Modeling code records:
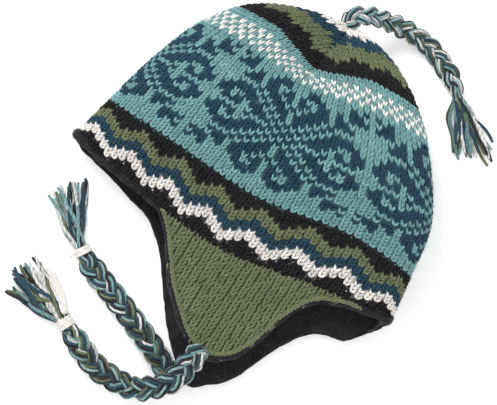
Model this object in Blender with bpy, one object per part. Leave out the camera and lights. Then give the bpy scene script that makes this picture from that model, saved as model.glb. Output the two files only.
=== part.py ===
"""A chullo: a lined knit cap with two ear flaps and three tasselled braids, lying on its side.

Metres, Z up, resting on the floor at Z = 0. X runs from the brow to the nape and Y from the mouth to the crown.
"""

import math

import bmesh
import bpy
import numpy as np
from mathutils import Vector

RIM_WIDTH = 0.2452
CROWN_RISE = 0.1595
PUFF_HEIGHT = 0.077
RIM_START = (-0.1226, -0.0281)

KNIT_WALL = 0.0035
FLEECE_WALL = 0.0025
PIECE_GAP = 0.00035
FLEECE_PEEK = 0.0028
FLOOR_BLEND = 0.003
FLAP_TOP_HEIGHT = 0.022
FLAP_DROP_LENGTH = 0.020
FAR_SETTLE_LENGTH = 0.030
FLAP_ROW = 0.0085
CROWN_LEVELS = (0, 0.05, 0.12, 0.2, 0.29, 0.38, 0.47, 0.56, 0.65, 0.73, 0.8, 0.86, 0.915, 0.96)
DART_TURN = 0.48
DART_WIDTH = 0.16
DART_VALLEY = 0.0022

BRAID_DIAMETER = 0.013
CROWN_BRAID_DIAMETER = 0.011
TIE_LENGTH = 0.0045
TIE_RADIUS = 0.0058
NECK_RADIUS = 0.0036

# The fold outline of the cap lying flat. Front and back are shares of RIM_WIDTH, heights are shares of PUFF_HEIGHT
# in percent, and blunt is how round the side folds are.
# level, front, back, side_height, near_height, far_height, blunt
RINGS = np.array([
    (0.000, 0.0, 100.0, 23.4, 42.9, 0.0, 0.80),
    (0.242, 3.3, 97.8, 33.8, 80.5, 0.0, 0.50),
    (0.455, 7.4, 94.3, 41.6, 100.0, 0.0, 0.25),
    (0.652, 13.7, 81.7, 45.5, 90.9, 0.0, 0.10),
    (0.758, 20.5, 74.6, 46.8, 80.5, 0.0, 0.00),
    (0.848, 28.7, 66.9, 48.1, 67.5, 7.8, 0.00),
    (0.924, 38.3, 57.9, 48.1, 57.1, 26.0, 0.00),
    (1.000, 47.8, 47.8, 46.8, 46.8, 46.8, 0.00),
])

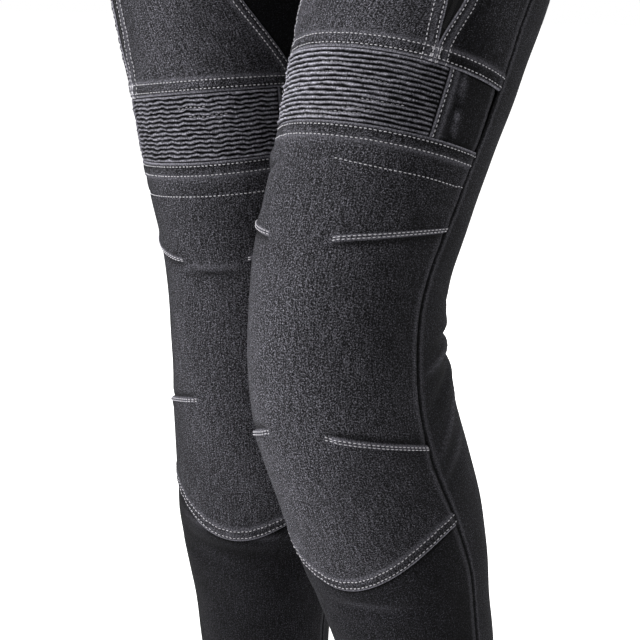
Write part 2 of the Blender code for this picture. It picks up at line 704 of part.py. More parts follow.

> STATED GOAL
Only the lines from the top of the data through the line that contains "NECK_RADIUS = 0.0036" should be quoted, exactly as they stand.

> OUTPUT OF THE EXERCISE
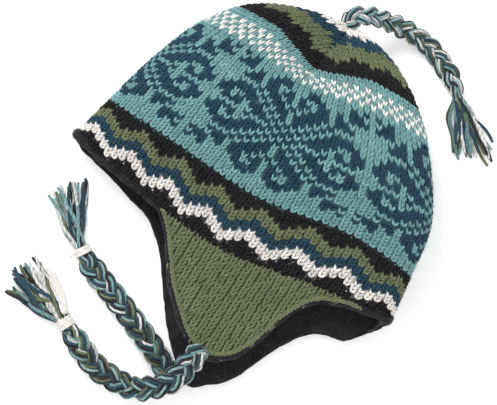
Model this object in Blender with bpy, one object per part. Leave out the camera and lights. Then give the bpy scene script that makes this picture from that model, saved as model.glb. Output the two files only.
=== part.py ===
"""A chullo: a lined knit cap with two ear flaps and three tasselled braids, lying on its side.

Metres, Z up, resting on the floor at Z = 0. X runs from the brow to the nape and Y from the mouth to the crown.
"""

import math

import bmesh
import bpy
import numpy as np
from mathutils import Vector

RIM_WIDTH = 0.2452
CROWN_RISE = 0.1595
PUFF_HEIGHT = 0.077
RIM_START = (-0.1226, -0.0281)

KNIT_WALL = 0.0035
FLEECE_WALL = 0.0025
PIECE_GAP = 0.00035
FLEECE_PEEK = 0.0028
FLOOR_BLEND = 0.003
FLAP_TOP_HEIGHT = 0.022
FLAP_DROP_LENGTH = 0.020
FAR_SETTLE_LENGTH = 0.030
FLAP_ROW = 0.0085
CROWN_LEVELS = (0, 0.05, 0.12, 0.2, 0.29, 0.38, 0.47, 0.56, 0.65, 0.73, 0.8, 0.86, 0.915, 0.96)
DART_TURN = 0.48
DART_WIDTH = 0.16
DART_VALLEY = 0.0022

BRAID_DIAMETER = 0.013
CROWN_BRAID_DIAMETER = 0.011
TIE_LENGTH = 0.0045
TIE_RADIUS = 0.0058
NECK_RADIUS = 0.0036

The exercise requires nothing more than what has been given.